The most significant event, however, is the extinction of a room: when an entire semantic room is destroyed or disappears. Examples of such events are the sinking of the Titanic, the destruction of the Death Star in Star Wars, or the demise of Mordor after the destruction of the One Ring. Mount Doom burns the remaining Nazgûl and covers Mordor with lava with its final eruption. Everything Sauron has built with the power of the One Ring is destroyed, along with its creator. The entire semantic space of tyranny he has erected is destroyed. When socialist rulers, in 1950, demolished the old Berlin City Palace, the resulting worldwide indignation was possibly due to the fact that the destruction of space is perceived as such an important event.
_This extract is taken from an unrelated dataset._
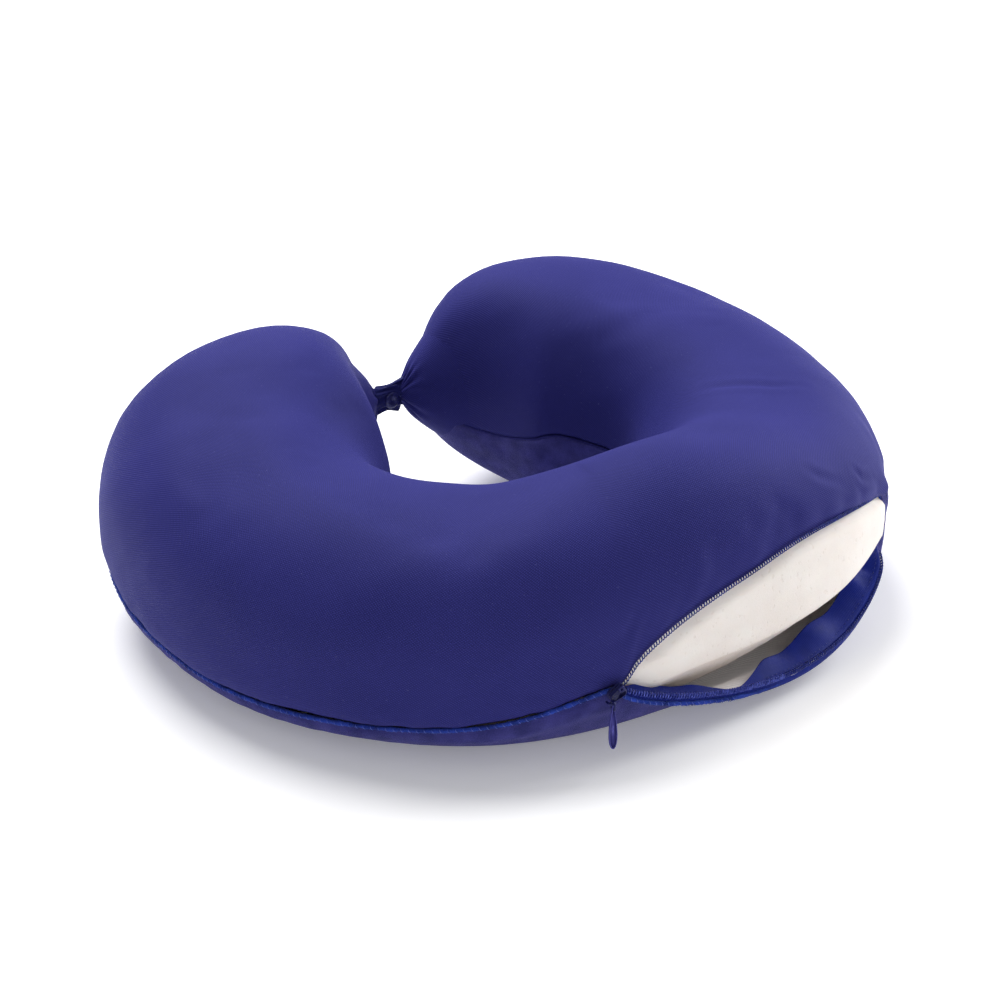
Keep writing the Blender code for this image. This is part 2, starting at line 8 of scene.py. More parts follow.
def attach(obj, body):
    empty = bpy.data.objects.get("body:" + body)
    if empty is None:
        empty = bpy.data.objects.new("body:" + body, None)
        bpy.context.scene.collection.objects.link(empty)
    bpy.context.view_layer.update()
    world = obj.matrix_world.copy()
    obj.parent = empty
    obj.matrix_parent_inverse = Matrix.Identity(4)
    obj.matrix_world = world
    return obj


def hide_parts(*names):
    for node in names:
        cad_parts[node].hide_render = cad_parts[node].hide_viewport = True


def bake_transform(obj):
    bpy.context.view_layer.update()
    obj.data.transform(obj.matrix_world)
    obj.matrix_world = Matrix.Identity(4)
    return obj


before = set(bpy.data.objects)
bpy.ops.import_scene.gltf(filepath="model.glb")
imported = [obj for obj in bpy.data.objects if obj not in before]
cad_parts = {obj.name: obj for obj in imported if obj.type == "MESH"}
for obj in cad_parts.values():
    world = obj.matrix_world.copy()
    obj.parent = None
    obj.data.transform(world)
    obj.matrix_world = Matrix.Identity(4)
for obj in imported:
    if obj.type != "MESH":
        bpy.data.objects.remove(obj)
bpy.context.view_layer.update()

The new socialist system, already responsible for a border shift, then destroyed the space of the old order by blowing up an already-damaged building.

Chapter 3 summary:

The space in which the actions and events of a story are portrayed is more than just a stage or a container; it carries meaning and contributes to the production of meaning on a semantic level. This was first described systematically by semiotician Juri Lotman. The setting is thus a semantic field divided into two semantically complementary fields separated by a border. Only the hero of the narrative can overcome this boundary. The two semantic spaces are shaped in topological, topographic, and semantic oppositions. However, a crossing of borders is not a compelling characteristic of every story; semantizations can also be realized without crossing borders, for example through colors, language or the activation of narrative scripts. Media scientist Henry Jenkins calls the latter strategy “evocative spaces.” Space events can also be hierarchized. A border shift or border dissolution is perceived as more significant than a border crossing, a maximally significant event is a destruction of space.

EXERCISE:
Please describe the semanticization of two opposite spaces in one of your favorite movies.